I Don't Want My Kids to Be Afraid of the World, but It's Getting Harder

mom scared for child

Each day when my 10-year-old wakes up, the first thing he does is turn on the television to catch all the sport highlights his 9 p.m. bedtime forces him to miss. For years, this has been his routine. But lately, instead of calling me in to catch one of Steph Curry's 3-pointers or see Giancarlo Stanton win the Home Run Derby, he's been asking wearily, "Mom, what happened in Orlando?"; "Mom, who is Philando Castile?"; "Mom, what happened in Dallas?"; "Mom, what happened in France?" 


As a mother, how can you say, "I'm sorry, son, while you were sleeping the world once again got a little more terrifying."

How can you explain the unspeakable violence we are living with? You can't, because to be able to explain it would mean you understood it, and I just can't. 

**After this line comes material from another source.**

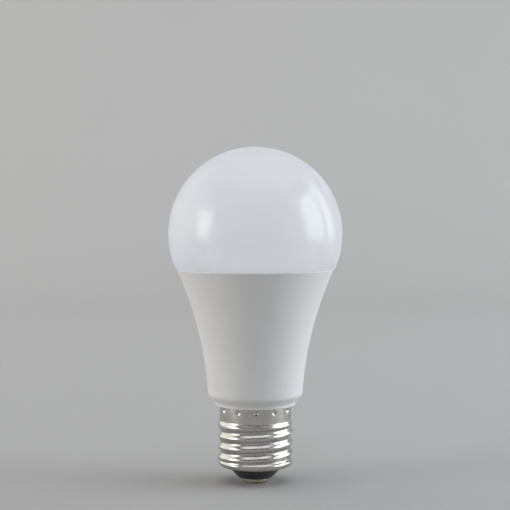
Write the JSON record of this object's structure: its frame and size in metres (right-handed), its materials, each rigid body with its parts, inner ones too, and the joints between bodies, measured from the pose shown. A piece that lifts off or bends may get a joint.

Stranger danger, ferocious dogs, and hot stoves aside, I have tried my best to not raise fearful children. I want them to embrace all that is good and beautiful in this world. I want them to travel; to be curious explorers who thrill at the mention of visiting a foreign land, or even a local landmark, not cower at the thought of it. I want us to be able stroll through Central Park this summer or walk across the Brooklyn Bridge without the anxiety of thinking that at any moment we might be attacked.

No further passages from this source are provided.